Madison Recognizes Fifth Grade NWEA Math Success
Press Release
WARSAW — Madison Elementary School Principal Ben Barkey recognized 25 fifth-grade students, one-third of the grade level, who scored a 230 or higher on the Northwest Evaluation Association (NWEA).
The following students scored a 230 or higher on the NWEA:
- Judea Adkins
- London Rolon
- MacKynzie Logan
- Luke Diaz
- Login Jones
- Brahdee Taylor
- Chloe Roberts
- Braxton Witmer
- Kendrick Stookey
- Malakai Lloyd
- Aspen Stanley
- Mitchell Weeks
- Harli Defries
- Lukas Nicely
- Fisher Whitaker
- Eli Salsgiver
- Cecelia Mesman
- Josve Garcia
- Sunny Sellers
- Sophia Morales
- Brayden Boose
- Andrew Hankins
- Kayla Browning
- Lyla Mow
This assessment helps Indiana schools use data to drive instruction aligned to state standards. With these results, teachers identify each student’s learning needs, adjust instruction effectively with progress monitoring, and support skills mastery.

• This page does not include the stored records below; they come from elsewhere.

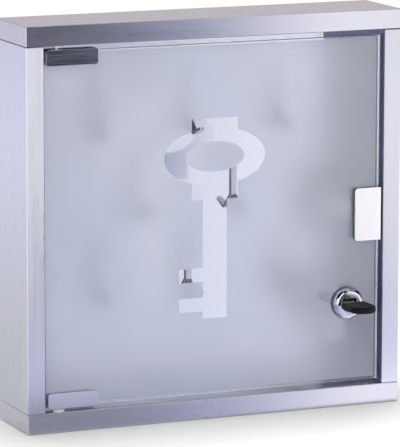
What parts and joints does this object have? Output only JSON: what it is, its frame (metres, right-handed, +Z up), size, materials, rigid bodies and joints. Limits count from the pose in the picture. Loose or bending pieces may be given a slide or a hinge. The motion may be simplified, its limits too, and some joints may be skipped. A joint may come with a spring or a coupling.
{
  "type": "key cabinet",
  "caption": "Wall key cabinet: folded brushed case, hinged frosted glass door with a clear key shaped window, cam lock with its key, push latch and hooks inside.",
  "frame": {"origin": "middle of the case's underside, on the surface it stands on", "axes": "+Z up, the door faces -Y, the hinges are at -X and the wall is at +Y"},
  "size_m": [0.3, 0.0905, 0.3],
  "materials": {
    "brushed_case": "brushed stainless sheet",
    "mirror_panel": "bright annealed stainless sheet, mirror like",
    "hook_steel": "satin steel strip",
    "clear_glass": "clear float glass with ground edges",
    "frost": "satin frosted layer",
    "chrome": "polished chrome plate",
    "bright_strike": "polished chrome plate",
    "plain_steel": "plain steel",
    "white_plastic": "moulded white plastic",
    "soft_liner": "soft clear plastic",
    "black_rubber": "black rubber",
    "black_plastic": "glossy black moulding",
    "key_metal": "nickel plated key blank",
    "brass": "stamped brass",
    "magnet": "nickel plated magnet"
  },
  "bodies": {
    "case": {"top_rail": "brushed_case", "bottom_rail": "brushed_case", "left_side": "brushed_case", "right_side": "brushed_case", "back_panel": "mirror_panel", "hook_1": "hook_steel", "hook_2": "hook_steel", "hook_3": "hook_steel", "hook_4": "hook_steel", "hook_5": "hook_steel", "hook_6": "hook_steel", "hook_7": "hook_steel", "hook_8": "hook_steel", "top_bush": "white_plastic", "bottom_bush": "white_plastic", "latch_housing": "white_plastic", "latch_cap": "white_plastic", "latch_spring": "plain_steel", "latch_screws": "plain_steel"},
    "door": {"glass_pane": "clear_glass", "frost_film": "frost", "top_clamp": "chrome", "top_liner": "soft_liner", "top_pressure_plate": "plain_steel", "top_clamp_screws": "plain_steel", "top_pivot_pin": "plain_steel", "bottom_clamp": "chrome", "bottom_liner": "soft_liner", "bottom_pressure_plate": "plain_steel", "bottom_clamp_screws": "plain_steel", "bottom_pivot_pin": "plain_steel", "strike_plate": "bright_strike", "strike_pad": "soft_liner", "lock_body": "chrome", "lock_gasket": "black_rubber", "lock_washer": "black_rubber", "lock_nut": "plain_steel"},
    "lock_core": {"lock_plug": "chrome", "lock_wafers": "brass", "cam": "plain_steel", "cam_screw": "plain_steel"},
    "key": {"key_blade": "key_metal", "key_bow": "black_plastic"},
    "push_plunger": {"latch_plunger": "white_plastic", "latch_magnet": "magnet"}
  },
  "joints": [
    {"name": "door_hinge", "type": "hinge", "parent": "case", "child": "door", "pos_m": [-0.124, -0.023, 0.15], "axis": [0, 0, -1], "range_deg": [0, 115]},
    {"name": "lock_turn", "type": "hinge", "parent": "door", "child": "lock_core", "pos_m": [0.1095, -0.025, 0.0782], "axis": [0, -1, 0], "range_deg": [0, 90]},
    {"name": "key_pull", "type": "slide", "parent": "lock_core", "child": "key", "axis": [0, -1, 0], "range_m": [0, 0.022]},
    {"name": "latch_press", "type": "slide", "parent": "case", "child": "push_plunger", "axis": [0, 1, 0], "range_m": [0, 0.004], "stiffness_N_per_m": 250, "springref_m": -0.004, "deforming": ["latch_spring"]}
  ]
}
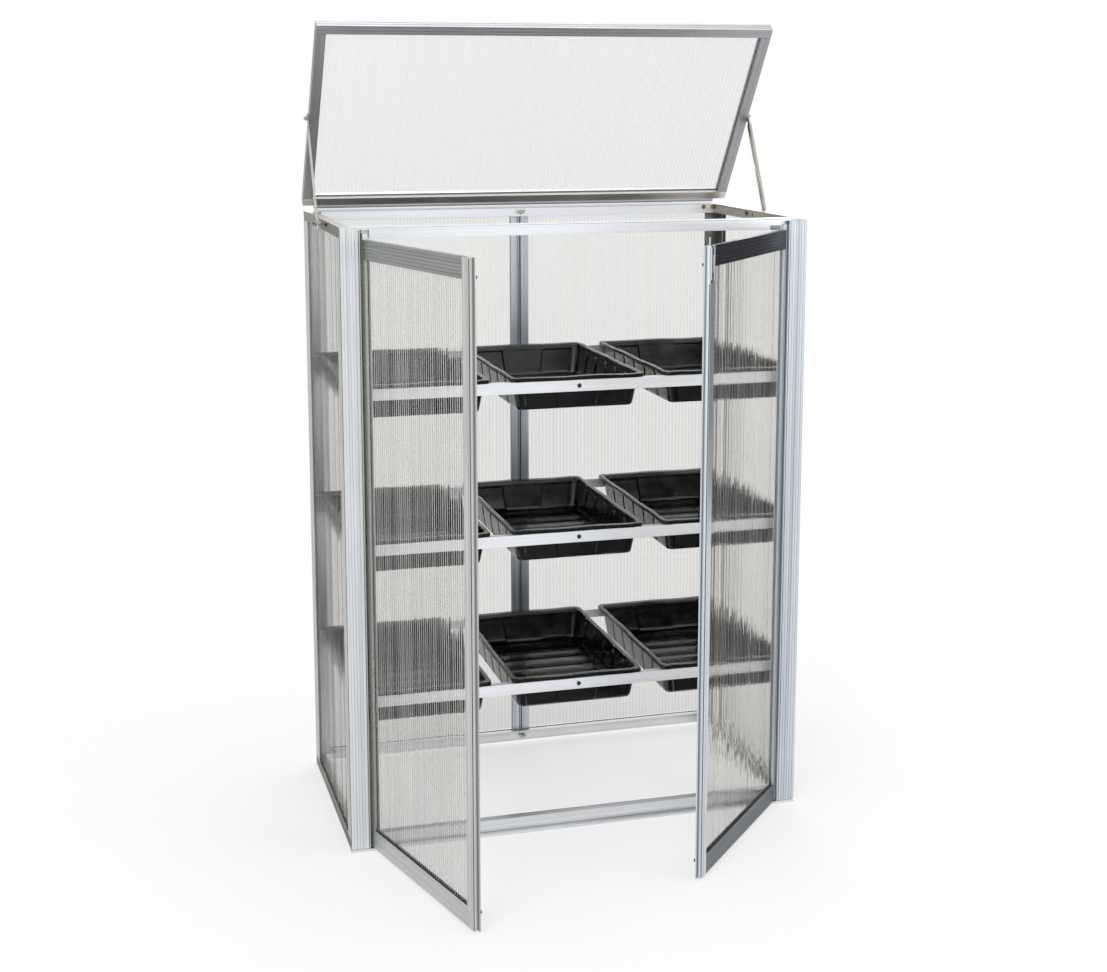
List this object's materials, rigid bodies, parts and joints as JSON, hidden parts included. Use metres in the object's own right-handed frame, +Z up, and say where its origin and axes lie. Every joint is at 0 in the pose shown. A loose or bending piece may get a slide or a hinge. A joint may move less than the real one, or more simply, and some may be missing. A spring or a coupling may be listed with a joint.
{
  "type": "mini greenhouse",
  "caption": "Tall free-standing mini greenhouse with an aluminium frame, twin-wall glazing, two front doors, a propped lid and shelves of seed trays.",
  "frame": {"origin": "middle of the width at the body's front face, on the ground", "axes": "+Z up, +Y from the front doors towards the rear wall, +X to the right seen from the front"},
  "size_m": [1.0856, 0.9847, 1.7896],
  "materials": {
    "pale_aluminium": "satin mill-finish extrusion, ribbed",
    "bright_aluminium": "bright satin extrusion",
    "grey_aluminium": "satin extrusion, grey where it faces away from the light",
    "dark_aluminium": null,
    "twin_wall_sheet": "clear twin-wall polycarbonate with upright ribs",
    "black_plastic": "thin thermoformed black plastic, satin gloss",
    "seal_rubber": "black rubber seal",
    "steel": "zinc plated"
  },
  "bodies": {
    "frame": {"post_front_left": "pale_aluminium", "post_front_right": "pale_aluminium", "post_rear_left": "pale_aluminium", "post_rear_right": "pale_aluminium", "hinge_channel_left": "grey_aluminium", "hinge_channel_right": "grey_aluminium", "rail_top_front": "bright_aluminium", "rail_top_rear": "bright_aluminium", "rail_top_left": "pale_aluminium", "rail_top_right": "pale_aluminium", "sill_front": "bright_aluminium", "rail_bottom_rear": "bright_aluminium", "rail_bottom_left": "pale_aluminium", "rail_bottom_right": "pale_aluminium", "post_rear_centre": "pale_aluminium", "middle_bolt_top": "steel", "middle_bolt_foot": "steel", "sheet_left": "twin_wall_sheet", "sheet_right": "twin_wall_sheet", "sheet_rear_left": "twin_wall_sheet", "sheet_rear_right": "twin_wall_sheet", "shelf_rail_front_low": "bright_aluminium", "shelf_rail_rear_low": "bright_aluminium", "shelf_rail_front_middle": "bright_aluminium", "shelf_rail_rear_middle": "bright_aluminium", "shelf_rail_front_top": "bright_aluminium", "shelf_rail_rear_top": "bright_aluminium"},
    "left_door": {"left_door_hinge_stile": "grey_aluminium", "left_door_free_stile": "grey_aluminium", "left_door_top_rail": "grey_aluminium", "left_door_bottom_rail": "grey_aluminium", "left_door_sheet": "twin_wall_sheet", "left_door_seal": "seal_rubber"},
    "right_door": {"right_door_hinge_stile": "grey_aluminium", "right_door_free_stile": "grey_aluminium", "right_door_top_rail": "dark_aluminium", "right_door_bottom_rail": "dark_aluminium", "right_door_sheet": "twin_wall_sheet", "right_door_seal": "seal_rubber"},
    "door_bolt": {"door_bolt": "steel"},
    "lid": {"lid_front_rail": "grey_aluminium", "lid_hinge_rail": "grey_aluminium", "lid_rail_left": "grey_aluminium", "lid_rail_right": "grey_aluminium", "lid_sheet": "twin_wall_sheet", "stay_pivot_bolt_left": "steel", "stay_pivot_bolt_right": "steel"},
    "left_stay": {"stay_left": "steel", "stay_foot_bolt_left": "steel"},
    "right_stay": {"stay_right": "steel", "stay_foot_bolt_right": "steel"},
    "tray_low_left": {"tray_low_left": "black_plastic"},
    "tray_low_centre": {"tray_low_centre": "black_plastic"},
    "tray_low_right": {"tray_low_right": "black_plastic"},
    "tray_middle_left": {"tray_middle_left": "black_plastic"},
    "tray_middle_centre": {"tray_middle_centre": "black_plastic"},
    "tray_middle_right": {"tray_middle_right": "black_plastic"},
    "tray_top_left": {"tray_top_left": "black_plastic"},
    "tray_top_centre": {"tray_top_centre": "black_plastic"},
    "tray_top_right": {"tray_top_right": "black_plastic"}
  },
  "joints": [
    {"name": "left_door_hinge", "type": "hinge", "parent": "frame", "child": "left_door", "pos_m": [-0.469, 0.006, 0.67], "axis": [0, 0, -1], "range_deg": [-74.3, 35.7]},
    {"name": "right_door_hinge", "type": "hinge", "parent": "frame", "child": "right_door", "pos_m": [0.469, 0.006, 0.67], "axis": [0, 0, 1], "range_deg": [-47.8, 62.2]},
    {"name": "door_bolt_slide", "type": "slide", "parent": "right_door", "child": "door_bolt", "axis": [0, 0, 1], "range_m": [-0.018, 0]},
    {"name": "lid_hinge", "type": "hinge", "parent": "frame", "child": "lid", "pos_m": [0, 0.531, 1.3747], "axis": [-1, 0, 0], "range_deg": [-54.3, 45.7]},
    {"name": "left_stay_pivot", "type": "hinge", "parent": "lid", "child": "left_stay", "pos_m": [-0.528, 0.38395, 1.57935], "axis": [1, 0, 0], "range_deg": [0, 63.7]},
    {"name": "right_stay_pivot", "type": "hinge", "parent": "lid", "child": "right_stay", "pos_m": [0.528, 0.38395, 1.57935], "axis": [1, 0, 0], "range_deg": [0, 63.7]},
    {"name": "tray_low_left_lift", "type": "slide", "parent": "frame", "child": "tray_low_left", "axis": [0, 0, 1], "range_m": [0, 0.1]},
    {"name": "tray_low_centre_lift", "type": "slide", "parent": "frame", "child": "tray_low_centre", "axis": [0, 0, 1], "range_m": [0, 0.1]},
    {"name": "tray_low_right_lift", "type": "slide", "parent": "frame", "child": "tray_low_right", "axis": [0, 0, 1], "range_m": [0, 0.1]},
    {"name": "tray_middle_left_lift", "type": "slide", "parent": "frame", "child": "tray_middle_left", "axis": [0, 0, 1], "range_m": [0, 0.1]},
    {"name": "tray_middle_centre_lift", "type": "slide", "parent": "frame", "child": "tray_middle_centre", "axis": [0, 0, 1], "range_m": [0, 0.1]},
    {"name": "tray_middle_right_lift", "type": "slide", "parent": "frame", "child": "tray_middle_right", "axis": [0, 0, 1], "range_m": [0, 0.1]},
    {"name": "tray_top_left_lift", "type": "slide", "parent": "frame", "child": "tray_top_left", "axis": [0, 0, 1], "range_m": [0, 0.1]},
    {"name": "tray_top_centre_lift", "type": "slide", "parent": "frame", "child": "tray_top_centre", "axis": [0, 0, 1], "range_m": [0, 0.1]},
    {"name": "tray_top_right_lift", "type": "slide", "parent": "frame", "child": "tray_top_right", "axis": [0, 0, 1], "range_m": [0, 0.1]}
  ]
}
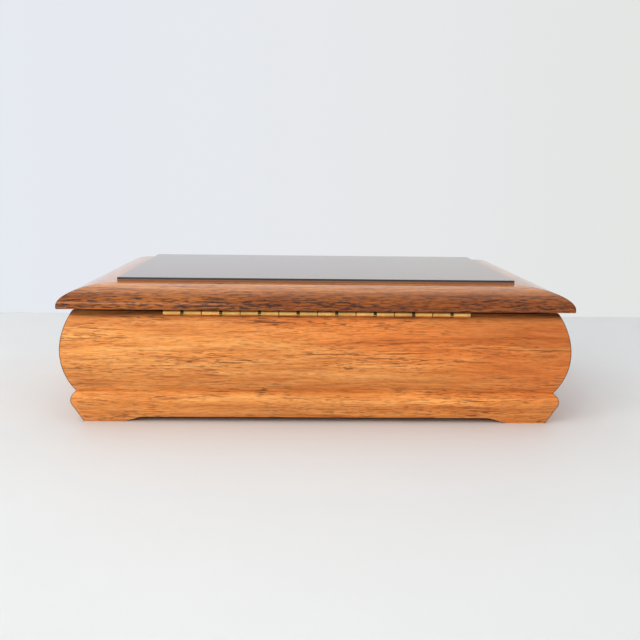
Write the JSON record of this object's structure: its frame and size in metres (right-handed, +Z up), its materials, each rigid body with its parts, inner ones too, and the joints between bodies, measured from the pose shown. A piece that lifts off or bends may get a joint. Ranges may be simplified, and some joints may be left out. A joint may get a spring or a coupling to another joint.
{
  "type": "cylinder music box",
  "caption": "Bombe-sided wooden box on bracket feet with a panelled lid on a piano hinge, lined compartments and a pinned-cylinder movement under glass.",
  "frame": {"origin": "middle of the case, on the surface that it stands on", "axes": "+X to the right seen from the front, +Y to the hinge side, +Z up"},
  "size_m": [0.34, 0.23, 0.0961],
  "materials": {
    "body_wood": "orange-brown open-pored hardwood, satin lacquer",
    "lid_wood": "reddish-brown open-pored hardwood, gloss lacquer",
    "inner_wood": "thin hardwood strip, satin lacquer",
    "plain_wood": "unfinished plywood and softwood",
    "velvet": "dark red velvet over card",
    "felt": "pressed felt",
    "clear_glass": "clear float glass, ground edges",
    "brass": "polished",
    "steel": "fine ground",
    "blued_steel": "heat blued",
    "lead": "dull"
  },
  "bodies": {
    "case": {"front_board": "body_wood", "rear_board": "body_wood", "left_board": "body_wood", "right_board": "body_wood", "bottom_board": "plain_wood", "corner_blocks": "plain_wood", "long_divider": "inner_wood", "short_divider": "inner_wood", "glass_ledges": "inner_wood", "glass_pane": "clear_glass", "glazing_beads": "inner_wood", "front_bay_lining": "velvet", "rear_bay_lining": "velvet", "hinge_lower_leaf": "brass", "hinge_lower_screws": "brass", "hinge_pin": "brass", "bedplate": "brass", "bedplate_spacers": "brass", "movement_screws": "steel", "comb_base": "brass", "comb": "steel", "comb_weights": "lead", "comb_screws": "blued_steel", "cylinder_brackets": "brass", "barrel_bridge": "brass", "bridge_pillars": "brass", "bridge_screws": "blued_steel", "governor_frame": "brass", "plate_screws": "blued_steel", "click_spring": "steel", "key_bush": "brass", "stop_spring": "steel"},
    "lid": {"lid_front_rail": "lid_wood", "lid_rear_rail": "lid_wood", "lid_left_rail": "lid_wood", "lid_right_rail": "lid_wood", "lid_core": "plain_wood", "lid_panel": "lid_wood", "lid_lining": "velvet", "hinge_upper_leaf": "brass", "hinge_upper_screws": "brass"},
    "cylinder": {"cylinder_drum": "brass", "drum_caps": "brass", "cylinder_arbor": "steel", "cylinder_gear": "brass"},
    "barrel": {"spring_barrel": "brass", "crown_wheel": "brass", "mainspring": "blued_steel"},
    "transfer": {"transfer_arbor": "steel", "worm_wheel": "brass"},
    "governor": {"worm_arbor": "steel", "fan": "brass"},
    "winding": {"winding_arbor": "steel", "ratchet_wheel": "steel", "winding_key": "brass"},
    "click_body": {"click": "steel"},
    "stop": {"stop_rod": "brass", "stop_pad": "felt"}
  },
  "joints": [
    {"name": "lid_hinge", "type": "hinge", "parent": "case", "child": "lid", "pos_m": [0, 0.109, 0.0768], "axis": [-1, 0, 0], "range_deg": [0, 98]},
    {"name": "cylinder_spin", "type": "hinge", "parent": "case", "child": "cylinder", "pos_m": [-0.07, 0.055, 0.04], "axis": [-1, 0, 0], "continuous": true},
    {"name": "barrel_spin", "type": "hinge", "parent": "case", "child": "barrel", "pos_m": [-0.1183, 0.055, 0.03], "axis": [0, 0, 1], "continuous": true},
    {"name": "transfer_spin", "type": "hinge", "parent": "case", "child": "transfer", "pos_m": [-0.04, 0.065, 0.04504], "axis": [-1, 0, 0], "continuous": true},
    {"name": "fan_spin", "type": "hinge", "parent": "case", "child": "governor", "pos_m": [-0.0355, 0.0738, 0.04], "axis": [0, 0, 1], "continuous": true},
    {"name": "winding_spin", "type": "hinge", "parent": "case", "child": "winding", "pos_m": [-0.1183, 0.055, 0.02], "axis": [0, 0, 1], "continuous": true},
    {"name": "click_lift", "type": "hinge", "parent": "case", "child": "click_body", "pos_m": [-0.1208, 0.0682, 0.0414], "axis": [0, 0, 1], "range_deg": [0, 6], "stiffness_Nm_per_rad": 0.001},
    {"name": "stop_lift", "type": "slide", "parent": "case", "child": "stop", "axis": [0, 0, 1], "range_m": [0, 0.004]}
  ],
  "couplings": [
    {"joint": "barrel_spin", "follows": "cylinder_spin", "ratio": -0.17857},
    {"joint": "transfer_spin", "follows": "cylinder_spin", "ratio": -6},
    {"joint": "fan_spin", "follows": "cylinder_spin", "ratio": -216},
    {"joint": "stop_lift", "follows": "lid_hinge", "m_per_rad": 0.0023}
  ]
}
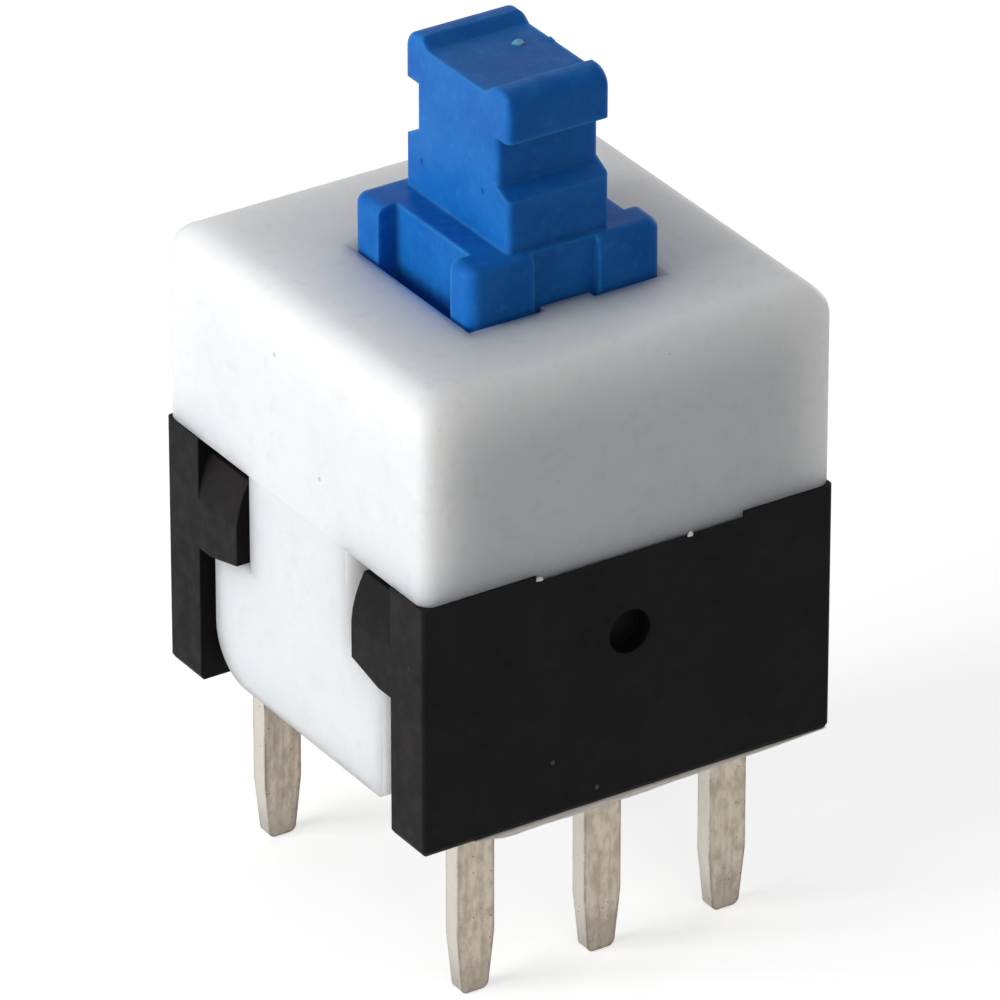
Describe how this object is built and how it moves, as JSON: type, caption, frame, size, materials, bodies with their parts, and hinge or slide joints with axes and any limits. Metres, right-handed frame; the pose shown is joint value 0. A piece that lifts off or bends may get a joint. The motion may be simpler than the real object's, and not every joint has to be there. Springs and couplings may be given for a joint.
{
  "type": "momentary push switch",
  "caption": "Small through-hole momentary push switch: white cover snapped on a black base, with a sprung blue plunger that takes a cap and changeover contacts inside.",
  "frame": {"origin": "centre of the base's underside, at the plane where it seats on a board", "axes": "+Z along the plunger, out of the cover; X along a row of pins; -Y towards the wall with the round gate recess"},
  "size_m": [0.008, 0.008, 0.0155],
  "materials": {
    "black_plastic": "moulded black plastic, fine satin",
    "white_plastic": "moulded white plastic, slightly translucent",
    "blue_plastic": "moulded blue plastic, soft gloss",
    "spring_steel": "bright drawn spring wire",
    "tinned_brass": "dull tin-plated stamped brass, slightly tarnished",
    "contact_bronze": "silver-plated spring bronze"
  },
  "bodies": {
    "housing": {"base": "black_plastic", "cover": "white_plastic", "return_spring": "spring_steel", "front_normally_closed_terminal": "tinned_brass", "front_common_terminal": "tinned_brass", "front_normally_open_terminal": "tinned_brass", "rear_normally_closed_terminal": "tinned_brass", "rear_common_terminal": "tinned_brass", "rear_normally_open_terminal": "tinned_brass"},
    "button": {"plunger": "blue_plastic", "front_moving_contact": "contact_bronze", "rear_moving_contact": "contact_bronze"}
  },
  "joints": [
    {"name": "plunger_press", "type": "slide", "parent": "housing", "child": "button", "axis": [0, 0, -1], "range_m": [0, 0.0022], "stiffness_N_per_m": 450, "springref_m": -0.0022, "deforming": ["return_spring"]}
  ]
}
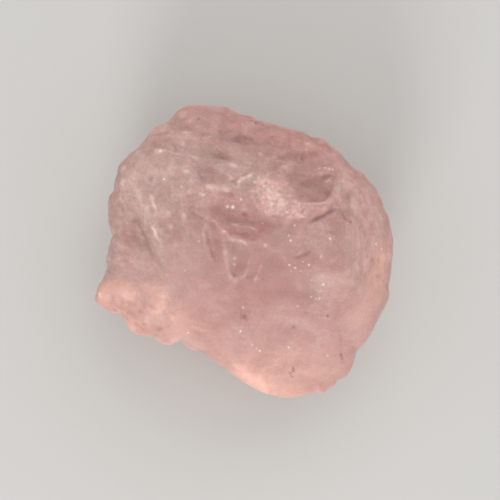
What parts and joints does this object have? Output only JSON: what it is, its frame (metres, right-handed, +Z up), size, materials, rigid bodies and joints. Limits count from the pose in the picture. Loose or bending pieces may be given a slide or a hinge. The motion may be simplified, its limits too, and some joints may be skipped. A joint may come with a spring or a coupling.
{
  "type": "morganite gemstone",
  "caption": "Rough morganite gemstone: a blocky pale pink lump of beryl with a pointed lobe at one side, an etched hollow on top and a small flat spot that it rests on.",
  "frame": {"origin": "on the resting surface, below the middle of the stone's width and depth", "axes": "+Z up from the resting spot; seen from above, +X runs to the right, away from the pointed lobe, and +Y towards the far side"},
  "size_m": [0.025, 0.0246, 0.0143],
  "materials": {
    "morganite": "milky, slightly see-through peach pink with a frosted, etched surface and a satin sheen"
  },
  "bodies": {
    "root": {"morganite_stone": "morganite"}
  },
  "joints": []
}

This achievement is to be congratulated as the highest on record in recent years for Madison Elementary. While an average growth on a typical year is 10 points, several students grew as many as 27 points over this year; that’s a three-year leap. With this accomplishment, parents can schedule their child in sixth grade to take pre-algebra online with support from Edgewood Middle School math teacher Sam Wysong.
When a student advances in a math course at the elementary level, it opens up courses in middle school and consequently in high school. That translates into opportunities to take college-credit courses and/or internships as they progress through their career pathway. Over 300 students at Warsaw Community High School earned college credits in 2020, saving families over a million dollars.
“Results have come from teaching standards, focusing on mastery of standards, cycling back to offer individual remediation, and not allowing students to opt out,” said Barkey. “Coupled with great strategies like effective and timely feedback, rigor, student relationships, common formative assessments, and creating a positive classroom culture where students are ready to perform with a growth mindset, we’ve witnessed significant growth.”
Congratulations to fifth-grade students and their amazing teachers, Kari Asay, Grant Henrikse and Ashleigh Madden.